Nos habla de la lucha de los árboles y de las plantas por alcanzar la luz, en la que el timbó y el palo rosa crecen tanto que sólo los alcanza el vuelo de los jotes. La lucha por la luz y el sol entre el palo borracho, el guatambú, el canelo y los palmitos es despiadada.
Los grandes traidores de la selva son el Guapoy, la endemoniada higuera estranguladora que se enrosca en los troncos y los asfixia. Y una especie de ficus maldito que se prende en la corteza de los inciensos con paciencia infinita. Puede tardar entre 15 y 150 años en matarlos.
Mirando las flores pequeñas y los helechos, y atentos a los monos, iniciamos la remada en kayack por el arroyo San Francisco y el río Iguazú. Nos sigue el canto y el vuelo sereno de los surucua, los pájaros que vuelan siempre en pareja. Por allí también andan los carpinteritos color canela.
Saúl nos muestra una pitinga, la más chica y hueca de las cañas, con la que se toma el agua cristalina que esconde la ortiga brava, perforando su corteza. Así regresamos por la húmeda hojarasca de los senderos Tapir y Guazú; nos esperan las delicias que prepara el chef Marcelo González.
La Casa Grande es ecléctica. Colores fuertes en las paredes, esculturas, cuadros, una biblioteca y las escaleras que llevan al comedor donde hay dibujos de Molina Campos y del techo cuelga en pliegues una tela oscura que el viento mueve. A veces parece que todo está combinado, raro pero bien. Lo que percibí es que hay fuertes energías allí reunidas.

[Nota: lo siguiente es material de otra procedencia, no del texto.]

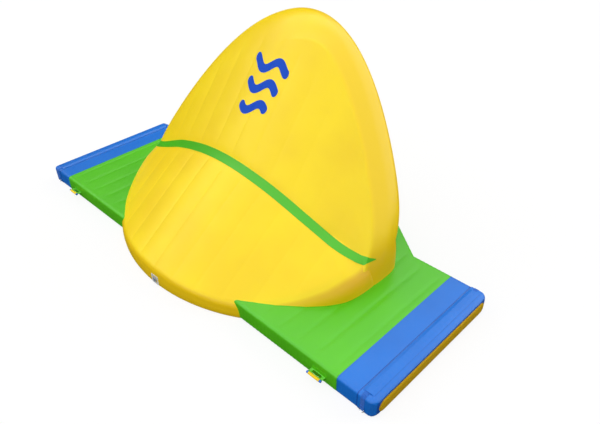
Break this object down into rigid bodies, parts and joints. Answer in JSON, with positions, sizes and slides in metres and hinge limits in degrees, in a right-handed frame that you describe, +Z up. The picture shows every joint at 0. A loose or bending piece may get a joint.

También están en el bar El Hornero, donde a la noche, en un fogón a leña, Saúl nos regala la ceremonia del mate cocido. Quema hojas verdes, las machaca, las hierve en un caldero y le agrega azúcar quemada. Luego, con sus manos, toma brasas ardientes y las echa adentro, junto con agua fría. Entonces la deliciosa infusión suelta su aroma dulzón. De regreso a las cabañas, antorchas y velas marcan el camino.